I am pleased that in the UK, it is our Prime Minister who has demonstrated that promoting respect between religious communities is a key priority for the Government overseas. We have seen the important role played by the Prime Minister’s Special Envoy for Freedom of Religion of Belief.

But as a recent Human Rights Report by the Foreign, Commonwealth and Development Office highlights, there is still much more to be done to ensure that people of faith around the world are truly free to express themselves.

This week, I joined a panel discussion on this very issue, hosted by the Coalition for Global Prosperity. The panel, made up of a fascinating mix of faith leaders and campaigners explored how Global Britain can help promote religious freedoms around the world and be a true force for good.

It may be obvious but is worth stating: having religious freedom within a society – including the right not to practise any religion if you so desire – is an example of a mature and developed society. Often the lack of religious freedom can be emblematic of the ruling classes’ attitudes to other freedoms.

Religious minority groups such as the Baha’i people in Iran have faced a ‘cradle to grave’ situation of persecution because the Iranian constitution provides a framework for the terror they experience. The persecution of the Yazidi people has been ongoing for centuries and shows no sign of letting up – most recently the atrocities have been at the hands of ISIS. The suffering experienced by the Muslims in Bosnia also comes to mind, where despite a NATO intervention the world was not able to stop a genocide.

And of course, Christian communities across the world still aren’t able to practise freely, while the plight of the Uyghurs at the hands of the Chinese government has been widely documented.

Protecting religious freedoms should be a top priority for the international community and only a co-ordinated approach will ensure that religious communities across the globe are free to practise whatever faith they wish in peace. Britain must be at the forefront of this effort. It is encouraging to see that ten of the 22 recommendations from the Bishop of Truro’s report have been enacted, we are making excellent progress with a further eight and the UK is on the way to meeting all 22 by 2022.

In a world where reversion to populism and protectionism is often seen as a safe corner, it is Britain that can lead the way, working with its international partners to promote the journey of human rights and universal acceptance of religious freedoms.

Before entering politics, I served as President of the Greater Birmingham Chambers of Commerce. I have seen for myself the constructive role that business can play in supporting religious communities, and I am a big proponent of business being a force for good. In this case, it must be. Ultimately, companies have a responsibility to make sure their supply chains are clean and if there is a risk of slave labour being used or persecuted minorities being involved in their supply chains, then they must make corrective actions.

Alongside practical, urgent steps to alleviate persecuted communities, we must also make the case for a long-term cultural shift in the way religious freedoms are perceived overseas.

Closer to home, there has been much dismay at the decision by the European Court of Justice to state that individuals can be stopped from wearing symbols of their faith if the rule is applied equally.
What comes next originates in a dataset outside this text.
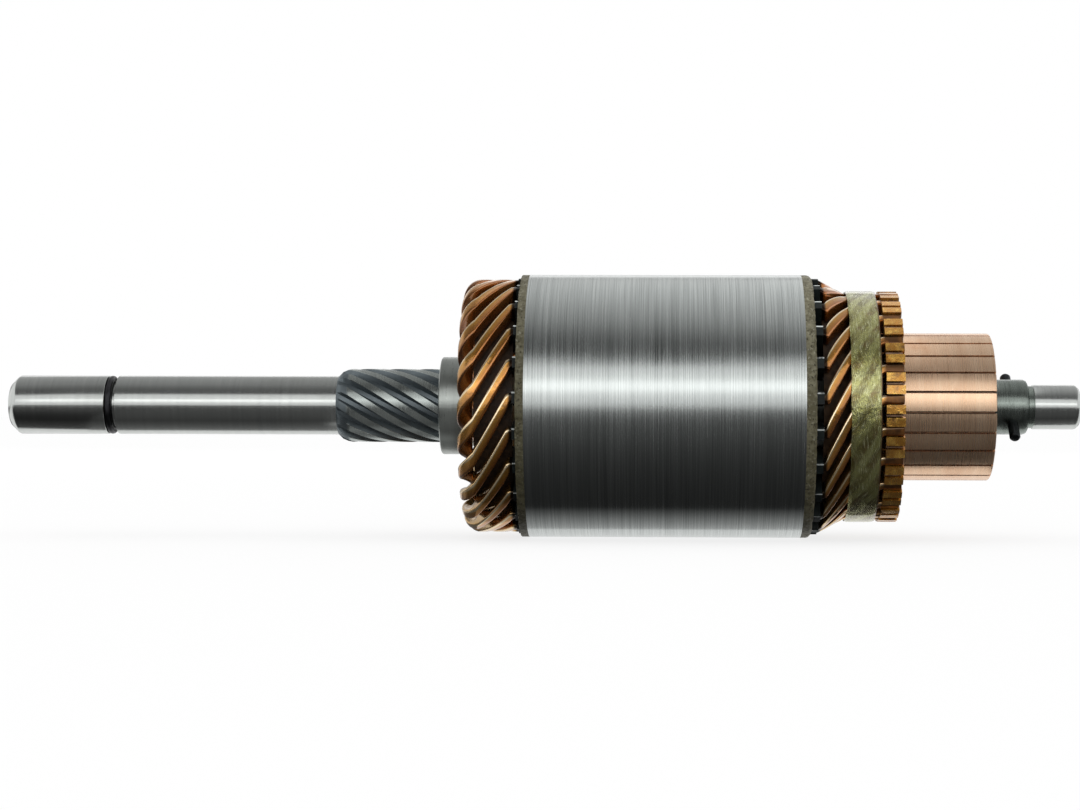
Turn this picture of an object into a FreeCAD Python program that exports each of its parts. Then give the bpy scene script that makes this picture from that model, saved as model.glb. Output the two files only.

In other words, you can discriminate against religious communities, providing you are indiscriminate in the way you do it.

Telling individuals that symbols of their religion are not necessarily part of their identity shows at the very least a gross misunderstanding of many people’s relationship with their faith and will be harmful to society in the long-term. Religion can be a true asset to society, and we must change attitudes so that religious freedoms to be perceived as a vehicle for more integrated, developed, and cohesive societies.

The United Kingdom, alongside our allies must remain a beacon of hope for those countless individuals facing persecution around the world for the sole ‘crime’ of expressing their faith. For Global Britain to truly live up to its potential, we must not only be a trading nation, or have strong defence – as important as these are. We must also be steadfast in our beliefs and in our promotion of human rights as a key cornerstone of our foreign policy.